Given information.
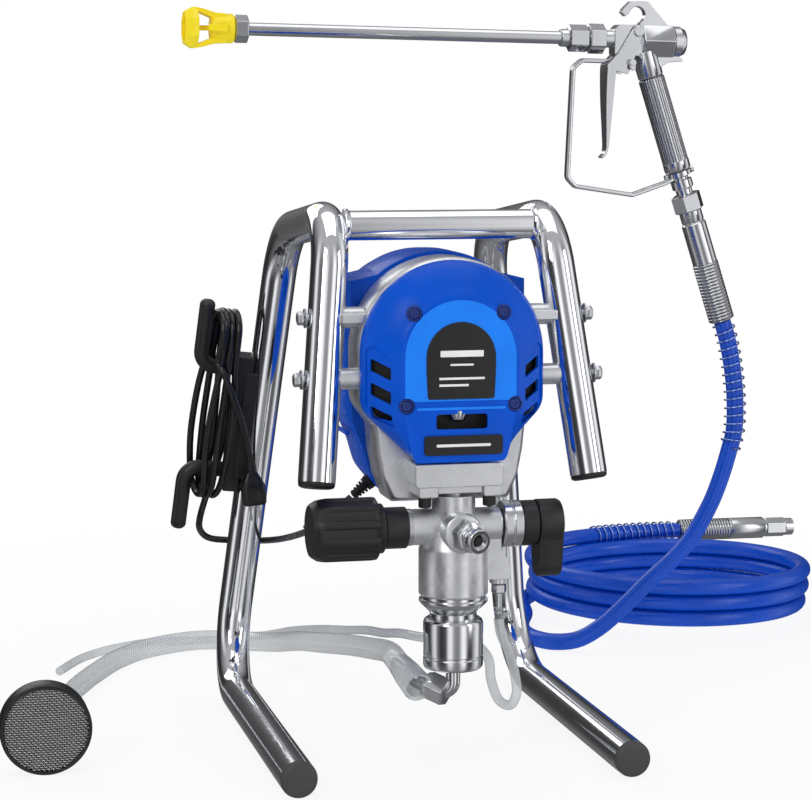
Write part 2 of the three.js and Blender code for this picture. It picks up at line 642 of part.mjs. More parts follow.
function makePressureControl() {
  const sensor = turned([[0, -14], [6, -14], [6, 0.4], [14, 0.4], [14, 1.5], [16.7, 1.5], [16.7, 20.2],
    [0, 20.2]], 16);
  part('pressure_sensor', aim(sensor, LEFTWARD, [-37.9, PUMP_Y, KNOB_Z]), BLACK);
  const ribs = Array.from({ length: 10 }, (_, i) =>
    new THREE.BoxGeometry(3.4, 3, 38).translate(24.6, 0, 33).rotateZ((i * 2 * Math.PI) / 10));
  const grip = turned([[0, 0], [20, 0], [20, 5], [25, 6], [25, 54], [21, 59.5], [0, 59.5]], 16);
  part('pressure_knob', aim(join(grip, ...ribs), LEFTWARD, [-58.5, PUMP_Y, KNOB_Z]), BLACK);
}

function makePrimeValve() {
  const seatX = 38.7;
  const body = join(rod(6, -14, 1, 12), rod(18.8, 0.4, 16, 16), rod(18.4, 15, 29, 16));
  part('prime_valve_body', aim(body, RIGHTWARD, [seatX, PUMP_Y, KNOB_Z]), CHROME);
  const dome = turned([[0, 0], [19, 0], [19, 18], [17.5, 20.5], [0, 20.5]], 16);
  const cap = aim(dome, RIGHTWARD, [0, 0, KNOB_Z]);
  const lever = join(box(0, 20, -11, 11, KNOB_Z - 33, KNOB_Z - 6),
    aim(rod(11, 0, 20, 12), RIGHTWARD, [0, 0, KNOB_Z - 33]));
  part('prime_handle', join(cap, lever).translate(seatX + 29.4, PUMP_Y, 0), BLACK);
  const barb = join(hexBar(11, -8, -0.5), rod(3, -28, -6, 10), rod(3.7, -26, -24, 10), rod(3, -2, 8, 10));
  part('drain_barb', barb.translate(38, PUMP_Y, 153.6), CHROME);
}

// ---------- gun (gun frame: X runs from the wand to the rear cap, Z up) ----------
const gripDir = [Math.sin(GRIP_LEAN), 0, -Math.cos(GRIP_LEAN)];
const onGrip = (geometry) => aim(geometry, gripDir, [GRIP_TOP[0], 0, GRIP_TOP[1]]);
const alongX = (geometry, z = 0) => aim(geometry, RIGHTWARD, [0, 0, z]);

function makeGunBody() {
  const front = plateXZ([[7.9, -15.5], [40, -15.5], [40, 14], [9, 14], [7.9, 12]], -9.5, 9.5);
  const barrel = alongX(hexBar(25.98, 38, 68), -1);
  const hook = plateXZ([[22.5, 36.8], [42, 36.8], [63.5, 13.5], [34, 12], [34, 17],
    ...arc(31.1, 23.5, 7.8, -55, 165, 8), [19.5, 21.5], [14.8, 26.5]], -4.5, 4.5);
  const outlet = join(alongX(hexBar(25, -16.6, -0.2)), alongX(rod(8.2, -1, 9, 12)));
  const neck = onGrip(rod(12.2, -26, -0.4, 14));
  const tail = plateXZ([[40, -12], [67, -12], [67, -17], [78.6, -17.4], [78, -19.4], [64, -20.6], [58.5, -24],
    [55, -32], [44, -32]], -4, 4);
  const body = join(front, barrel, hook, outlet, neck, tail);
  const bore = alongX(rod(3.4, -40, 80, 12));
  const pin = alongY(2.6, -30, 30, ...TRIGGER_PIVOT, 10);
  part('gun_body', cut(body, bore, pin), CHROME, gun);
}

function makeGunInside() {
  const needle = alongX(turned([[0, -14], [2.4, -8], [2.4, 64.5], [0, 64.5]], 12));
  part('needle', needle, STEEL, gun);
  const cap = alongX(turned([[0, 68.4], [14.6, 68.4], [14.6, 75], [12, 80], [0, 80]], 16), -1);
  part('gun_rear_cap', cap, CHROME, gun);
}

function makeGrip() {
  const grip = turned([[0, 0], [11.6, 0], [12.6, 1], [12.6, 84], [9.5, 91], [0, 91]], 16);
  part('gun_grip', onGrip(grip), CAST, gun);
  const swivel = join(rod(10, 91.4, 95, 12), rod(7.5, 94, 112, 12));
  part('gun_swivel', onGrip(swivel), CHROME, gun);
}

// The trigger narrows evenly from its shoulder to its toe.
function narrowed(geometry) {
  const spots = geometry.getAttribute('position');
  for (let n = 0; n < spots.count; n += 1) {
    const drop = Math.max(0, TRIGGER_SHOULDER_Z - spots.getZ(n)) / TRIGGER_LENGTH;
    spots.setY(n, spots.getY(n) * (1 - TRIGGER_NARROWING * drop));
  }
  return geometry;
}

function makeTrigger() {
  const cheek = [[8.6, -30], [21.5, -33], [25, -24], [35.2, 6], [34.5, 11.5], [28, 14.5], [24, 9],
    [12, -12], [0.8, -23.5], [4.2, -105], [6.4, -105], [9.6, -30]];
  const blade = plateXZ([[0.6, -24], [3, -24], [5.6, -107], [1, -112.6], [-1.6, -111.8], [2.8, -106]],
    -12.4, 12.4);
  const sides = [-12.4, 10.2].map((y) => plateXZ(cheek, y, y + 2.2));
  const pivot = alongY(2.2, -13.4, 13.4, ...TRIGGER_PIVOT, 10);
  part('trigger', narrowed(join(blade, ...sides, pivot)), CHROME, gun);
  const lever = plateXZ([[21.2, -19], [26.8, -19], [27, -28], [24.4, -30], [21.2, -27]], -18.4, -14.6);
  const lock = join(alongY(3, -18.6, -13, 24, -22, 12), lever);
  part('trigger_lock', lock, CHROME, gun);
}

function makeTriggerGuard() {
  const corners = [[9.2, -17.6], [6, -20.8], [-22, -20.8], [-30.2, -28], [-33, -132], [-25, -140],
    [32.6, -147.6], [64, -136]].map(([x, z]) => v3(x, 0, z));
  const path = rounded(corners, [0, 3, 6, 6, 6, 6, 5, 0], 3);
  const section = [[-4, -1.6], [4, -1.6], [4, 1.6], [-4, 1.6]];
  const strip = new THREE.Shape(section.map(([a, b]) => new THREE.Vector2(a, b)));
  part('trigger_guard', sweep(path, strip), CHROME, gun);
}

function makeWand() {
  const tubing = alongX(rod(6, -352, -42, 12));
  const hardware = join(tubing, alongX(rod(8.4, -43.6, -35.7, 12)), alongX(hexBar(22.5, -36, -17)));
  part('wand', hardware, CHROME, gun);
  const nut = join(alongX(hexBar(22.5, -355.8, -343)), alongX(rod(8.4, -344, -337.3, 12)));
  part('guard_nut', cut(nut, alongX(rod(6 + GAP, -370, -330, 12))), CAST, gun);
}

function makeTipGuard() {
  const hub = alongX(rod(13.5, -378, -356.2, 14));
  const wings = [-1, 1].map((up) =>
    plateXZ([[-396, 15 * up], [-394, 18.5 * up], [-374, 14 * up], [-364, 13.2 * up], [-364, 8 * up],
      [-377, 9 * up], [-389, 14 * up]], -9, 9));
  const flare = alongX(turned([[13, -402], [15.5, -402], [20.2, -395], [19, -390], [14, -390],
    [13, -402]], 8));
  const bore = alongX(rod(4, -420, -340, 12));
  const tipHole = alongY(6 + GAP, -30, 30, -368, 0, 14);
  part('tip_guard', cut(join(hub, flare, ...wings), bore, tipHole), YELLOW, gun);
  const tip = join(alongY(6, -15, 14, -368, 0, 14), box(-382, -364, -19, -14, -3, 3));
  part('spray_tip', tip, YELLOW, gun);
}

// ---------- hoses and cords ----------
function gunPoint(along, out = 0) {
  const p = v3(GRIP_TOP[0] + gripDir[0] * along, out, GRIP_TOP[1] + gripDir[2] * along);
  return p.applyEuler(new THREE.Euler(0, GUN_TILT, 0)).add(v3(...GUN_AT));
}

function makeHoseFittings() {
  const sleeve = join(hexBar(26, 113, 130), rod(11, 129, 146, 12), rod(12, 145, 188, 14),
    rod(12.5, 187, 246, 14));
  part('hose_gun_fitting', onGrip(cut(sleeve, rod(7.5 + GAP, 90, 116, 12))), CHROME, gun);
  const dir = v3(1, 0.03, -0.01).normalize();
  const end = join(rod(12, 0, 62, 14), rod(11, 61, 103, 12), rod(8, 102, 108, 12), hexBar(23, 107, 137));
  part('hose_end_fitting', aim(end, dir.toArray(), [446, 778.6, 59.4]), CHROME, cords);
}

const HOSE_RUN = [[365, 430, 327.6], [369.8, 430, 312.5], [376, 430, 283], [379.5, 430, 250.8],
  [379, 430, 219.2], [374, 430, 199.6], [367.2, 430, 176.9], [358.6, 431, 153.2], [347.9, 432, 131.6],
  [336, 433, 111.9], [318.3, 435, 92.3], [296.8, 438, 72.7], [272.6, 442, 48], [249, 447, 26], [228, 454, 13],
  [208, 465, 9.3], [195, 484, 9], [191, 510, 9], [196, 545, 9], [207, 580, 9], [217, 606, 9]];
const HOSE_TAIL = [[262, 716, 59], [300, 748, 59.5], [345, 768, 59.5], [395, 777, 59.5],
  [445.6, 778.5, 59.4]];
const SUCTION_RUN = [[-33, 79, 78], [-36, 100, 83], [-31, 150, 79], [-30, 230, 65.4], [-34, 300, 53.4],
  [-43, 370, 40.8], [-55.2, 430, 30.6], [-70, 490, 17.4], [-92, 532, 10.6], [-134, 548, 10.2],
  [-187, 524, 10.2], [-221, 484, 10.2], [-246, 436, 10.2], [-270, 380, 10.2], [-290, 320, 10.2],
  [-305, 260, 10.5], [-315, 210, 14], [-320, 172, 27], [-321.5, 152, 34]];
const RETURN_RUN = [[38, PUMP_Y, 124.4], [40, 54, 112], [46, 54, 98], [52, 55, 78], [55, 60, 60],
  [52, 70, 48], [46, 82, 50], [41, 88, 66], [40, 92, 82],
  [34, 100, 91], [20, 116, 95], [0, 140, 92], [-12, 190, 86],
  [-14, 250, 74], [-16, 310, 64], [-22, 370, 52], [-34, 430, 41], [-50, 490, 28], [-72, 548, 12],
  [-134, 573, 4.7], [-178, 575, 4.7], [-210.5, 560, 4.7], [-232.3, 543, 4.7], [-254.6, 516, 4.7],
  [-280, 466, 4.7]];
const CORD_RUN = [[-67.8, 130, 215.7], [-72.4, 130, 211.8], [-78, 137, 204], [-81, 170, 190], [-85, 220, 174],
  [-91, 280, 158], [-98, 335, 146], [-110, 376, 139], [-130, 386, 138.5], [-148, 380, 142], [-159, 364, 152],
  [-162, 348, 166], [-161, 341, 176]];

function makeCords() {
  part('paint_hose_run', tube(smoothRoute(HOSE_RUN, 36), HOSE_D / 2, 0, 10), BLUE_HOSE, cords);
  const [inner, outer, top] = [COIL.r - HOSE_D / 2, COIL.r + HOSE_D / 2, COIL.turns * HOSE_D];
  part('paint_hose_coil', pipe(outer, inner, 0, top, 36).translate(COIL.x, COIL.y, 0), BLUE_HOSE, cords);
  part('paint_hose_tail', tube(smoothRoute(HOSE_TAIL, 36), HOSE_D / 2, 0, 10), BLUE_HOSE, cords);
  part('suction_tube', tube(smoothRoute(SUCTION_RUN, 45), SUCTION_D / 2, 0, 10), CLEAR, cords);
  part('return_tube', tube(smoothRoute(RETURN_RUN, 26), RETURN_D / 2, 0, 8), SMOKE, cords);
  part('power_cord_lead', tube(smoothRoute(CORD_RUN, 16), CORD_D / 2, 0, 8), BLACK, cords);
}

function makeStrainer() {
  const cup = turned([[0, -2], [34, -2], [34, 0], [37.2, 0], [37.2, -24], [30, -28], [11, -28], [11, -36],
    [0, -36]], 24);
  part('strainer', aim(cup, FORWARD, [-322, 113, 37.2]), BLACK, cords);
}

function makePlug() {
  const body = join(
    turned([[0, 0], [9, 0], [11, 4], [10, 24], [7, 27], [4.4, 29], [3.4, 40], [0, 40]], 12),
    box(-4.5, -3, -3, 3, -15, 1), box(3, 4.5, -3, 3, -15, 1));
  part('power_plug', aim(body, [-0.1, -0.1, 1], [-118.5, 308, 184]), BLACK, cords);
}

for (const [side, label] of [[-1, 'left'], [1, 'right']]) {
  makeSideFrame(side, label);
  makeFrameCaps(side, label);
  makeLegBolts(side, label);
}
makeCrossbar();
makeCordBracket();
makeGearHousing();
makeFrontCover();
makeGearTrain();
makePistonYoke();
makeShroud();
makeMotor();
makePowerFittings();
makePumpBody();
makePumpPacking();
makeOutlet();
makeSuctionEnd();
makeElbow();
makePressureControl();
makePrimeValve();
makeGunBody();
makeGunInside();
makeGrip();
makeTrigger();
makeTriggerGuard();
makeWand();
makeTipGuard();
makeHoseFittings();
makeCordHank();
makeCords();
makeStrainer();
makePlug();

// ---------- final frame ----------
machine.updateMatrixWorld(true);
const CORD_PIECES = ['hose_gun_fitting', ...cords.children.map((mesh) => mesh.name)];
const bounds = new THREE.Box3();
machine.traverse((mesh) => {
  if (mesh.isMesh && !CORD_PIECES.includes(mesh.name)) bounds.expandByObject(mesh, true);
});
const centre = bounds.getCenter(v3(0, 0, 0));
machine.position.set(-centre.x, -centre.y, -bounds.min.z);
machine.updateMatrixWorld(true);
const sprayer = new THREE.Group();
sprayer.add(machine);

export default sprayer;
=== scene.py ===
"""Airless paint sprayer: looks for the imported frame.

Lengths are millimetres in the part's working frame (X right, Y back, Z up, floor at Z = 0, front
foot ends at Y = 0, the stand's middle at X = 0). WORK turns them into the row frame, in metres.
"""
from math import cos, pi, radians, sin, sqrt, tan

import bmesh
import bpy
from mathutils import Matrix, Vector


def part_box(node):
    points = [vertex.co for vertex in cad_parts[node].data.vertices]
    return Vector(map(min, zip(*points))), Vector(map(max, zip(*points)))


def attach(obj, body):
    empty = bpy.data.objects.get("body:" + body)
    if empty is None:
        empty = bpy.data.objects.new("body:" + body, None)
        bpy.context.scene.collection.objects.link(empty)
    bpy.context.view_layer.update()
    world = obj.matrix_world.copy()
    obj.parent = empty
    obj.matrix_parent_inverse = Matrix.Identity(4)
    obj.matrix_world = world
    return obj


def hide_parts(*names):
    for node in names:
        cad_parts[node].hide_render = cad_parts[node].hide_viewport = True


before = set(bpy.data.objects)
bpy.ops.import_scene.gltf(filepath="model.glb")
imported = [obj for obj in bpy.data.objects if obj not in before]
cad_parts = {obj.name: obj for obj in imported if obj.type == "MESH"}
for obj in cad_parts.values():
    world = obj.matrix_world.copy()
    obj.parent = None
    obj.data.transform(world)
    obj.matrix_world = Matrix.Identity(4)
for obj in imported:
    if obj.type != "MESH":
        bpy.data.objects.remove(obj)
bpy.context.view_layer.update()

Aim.
Each line in the listing above that contains "before" should be copied.

The completed task.
before = set(bpy.data.objects)
imported = [obj for obj in bpy.data.objects if obj not in before]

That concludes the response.